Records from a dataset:
=======

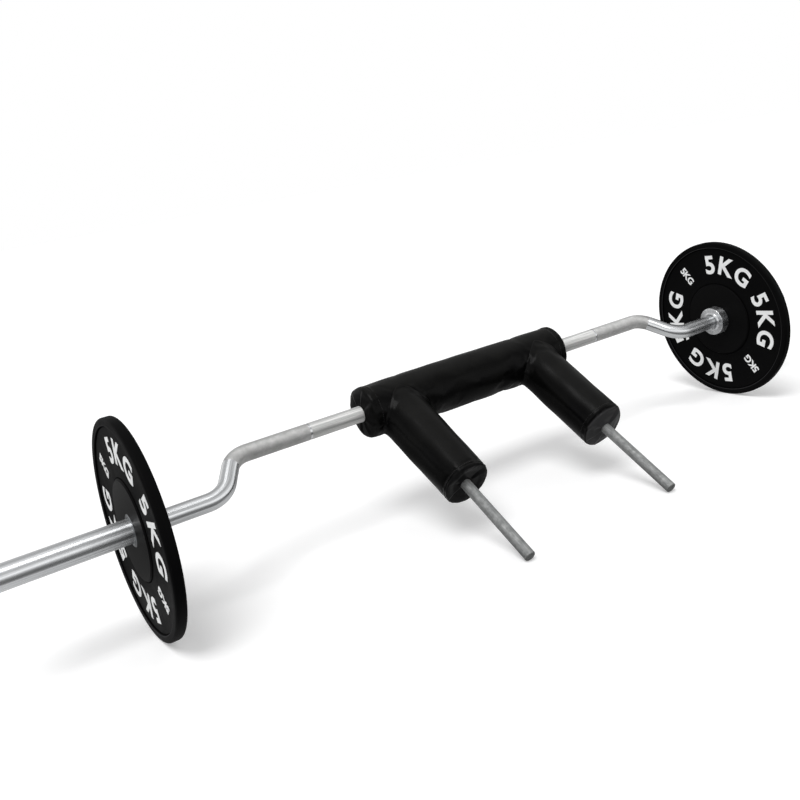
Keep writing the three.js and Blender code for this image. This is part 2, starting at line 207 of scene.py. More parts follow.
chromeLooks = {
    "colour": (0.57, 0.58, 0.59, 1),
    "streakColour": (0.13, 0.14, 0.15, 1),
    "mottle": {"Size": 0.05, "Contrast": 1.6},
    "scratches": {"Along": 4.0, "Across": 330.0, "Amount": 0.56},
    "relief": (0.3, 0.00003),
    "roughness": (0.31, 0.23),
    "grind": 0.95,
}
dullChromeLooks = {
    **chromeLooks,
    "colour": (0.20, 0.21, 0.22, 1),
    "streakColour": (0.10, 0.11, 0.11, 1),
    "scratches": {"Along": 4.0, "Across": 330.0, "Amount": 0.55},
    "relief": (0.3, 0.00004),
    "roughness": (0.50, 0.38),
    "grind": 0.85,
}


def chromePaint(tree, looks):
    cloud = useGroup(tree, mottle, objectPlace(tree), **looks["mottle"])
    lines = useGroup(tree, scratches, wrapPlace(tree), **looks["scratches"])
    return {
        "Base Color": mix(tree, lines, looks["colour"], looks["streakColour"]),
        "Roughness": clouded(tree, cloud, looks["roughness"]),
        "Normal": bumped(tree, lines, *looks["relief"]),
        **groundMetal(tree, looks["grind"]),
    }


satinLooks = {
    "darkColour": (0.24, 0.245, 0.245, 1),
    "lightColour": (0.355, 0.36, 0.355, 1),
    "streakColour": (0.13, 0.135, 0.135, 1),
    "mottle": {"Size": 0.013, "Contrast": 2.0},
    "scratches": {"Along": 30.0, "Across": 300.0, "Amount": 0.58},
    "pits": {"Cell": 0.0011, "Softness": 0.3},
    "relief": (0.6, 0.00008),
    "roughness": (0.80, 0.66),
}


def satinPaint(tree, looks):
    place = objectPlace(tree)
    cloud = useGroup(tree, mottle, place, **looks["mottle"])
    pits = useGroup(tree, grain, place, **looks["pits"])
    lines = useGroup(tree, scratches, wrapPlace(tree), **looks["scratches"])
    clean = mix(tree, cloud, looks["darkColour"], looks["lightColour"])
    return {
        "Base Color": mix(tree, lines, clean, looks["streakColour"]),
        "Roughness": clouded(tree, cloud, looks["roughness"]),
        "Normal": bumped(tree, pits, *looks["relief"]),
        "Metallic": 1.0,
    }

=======

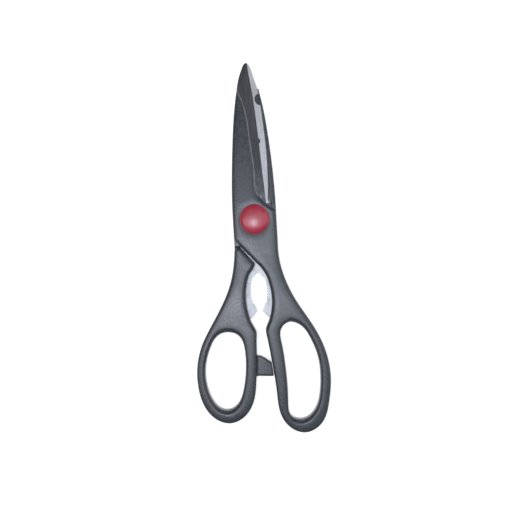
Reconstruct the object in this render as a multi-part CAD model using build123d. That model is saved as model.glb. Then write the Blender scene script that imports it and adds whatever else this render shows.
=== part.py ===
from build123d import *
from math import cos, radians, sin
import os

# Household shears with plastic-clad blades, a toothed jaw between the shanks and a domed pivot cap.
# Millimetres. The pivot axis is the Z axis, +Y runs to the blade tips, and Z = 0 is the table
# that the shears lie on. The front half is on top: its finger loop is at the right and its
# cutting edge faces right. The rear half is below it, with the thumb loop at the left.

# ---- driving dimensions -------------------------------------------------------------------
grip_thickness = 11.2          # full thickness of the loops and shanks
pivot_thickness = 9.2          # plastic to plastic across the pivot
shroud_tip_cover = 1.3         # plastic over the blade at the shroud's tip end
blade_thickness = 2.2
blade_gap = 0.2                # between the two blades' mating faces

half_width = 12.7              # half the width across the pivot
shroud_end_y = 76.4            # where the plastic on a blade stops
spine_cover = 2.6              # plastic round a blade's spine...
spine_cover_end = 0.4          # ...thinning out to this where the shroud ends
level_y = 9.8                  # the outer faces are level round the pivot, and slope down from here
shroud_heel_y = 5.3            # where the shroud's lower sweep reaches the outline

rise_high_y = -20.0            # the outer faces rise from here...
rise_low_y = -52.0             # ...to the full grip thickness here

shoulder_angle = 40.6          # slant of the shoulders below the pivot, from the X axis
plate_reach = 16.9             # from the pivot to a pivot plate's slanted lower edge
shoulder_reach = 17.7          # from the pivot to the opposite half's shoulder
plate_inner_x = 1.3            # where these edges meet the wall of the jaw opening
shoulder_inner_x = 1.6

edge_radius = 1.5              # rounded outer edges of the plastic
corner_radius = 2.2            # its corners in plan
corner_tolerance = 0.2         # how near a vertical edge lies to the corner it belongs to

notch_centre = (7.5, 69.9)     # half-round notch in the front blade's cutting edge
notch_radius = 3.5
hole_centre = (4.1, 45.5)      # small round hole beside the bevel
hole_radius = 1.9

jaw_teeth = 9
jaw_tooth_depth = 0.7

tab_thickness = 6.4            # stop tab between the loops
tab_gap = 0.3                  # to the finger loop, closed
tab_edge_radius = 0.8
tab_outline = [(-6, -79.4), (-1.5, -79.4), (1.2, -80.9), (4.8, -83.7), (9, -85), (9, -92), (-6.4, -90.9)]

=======

*Aim*.
Your task is to transcribe only the lines from the line containing "Reconstruct the object" through the line containing "rise_low_y = -52.0", word for word.

*Correct result*.
Reconstruct the object in this render as a multi-part CAD model using build123d. That model is saved as model.glb. Then write the Blender scene script that imports it and adds whatever else this render shows.
=== part.py ===
from build123d import *
from math import cos, radians, sin
import os

# Household shears with plastic-clad blades, a toothed jaw between the shanks and a domed pivot cap.
# Millimetres. The pivot axis is the Z axis, +Y runs to the blade tips, and Z = 0 is the table
# that the shears lie on. The front half is on top: its finger loop is at the right and its
# cutting edge faces right. The rear half is below it, with the thumb loop at the left.

# ---- driving dimensions -------------------------------------------------------------------
grip_thickness = 11.2          # full thickness of the loops and shanks
pivot_thickness = 9.2          # plastic to plastic across the pivot
shroud_tip_cover = 1.3         # plastic over the blade at the shroud's tip end
blade_thickness = 2.2
blade_gap = 0.2                # between the two blades' mating faces

half_width = 12.7              # half the width across the pivot
shroud_end_y = 76.4            # where the plastic on a blade stops
spine_cover = 2.6              # plastic round a blade's spine...
spine_cover_end = 0.4          # ...thinning out to this where the shroud ends
level_y = 9.8                  # the outer faces are level round the pivot, and slope down from here
shroud_heel_y = 5.3            # where the shroud's lower sweep reaches the outline

rise_high_y = -20.0            # the outer faces rise from here...
rise_low_y = -52.0             # ...to the full grip thickness here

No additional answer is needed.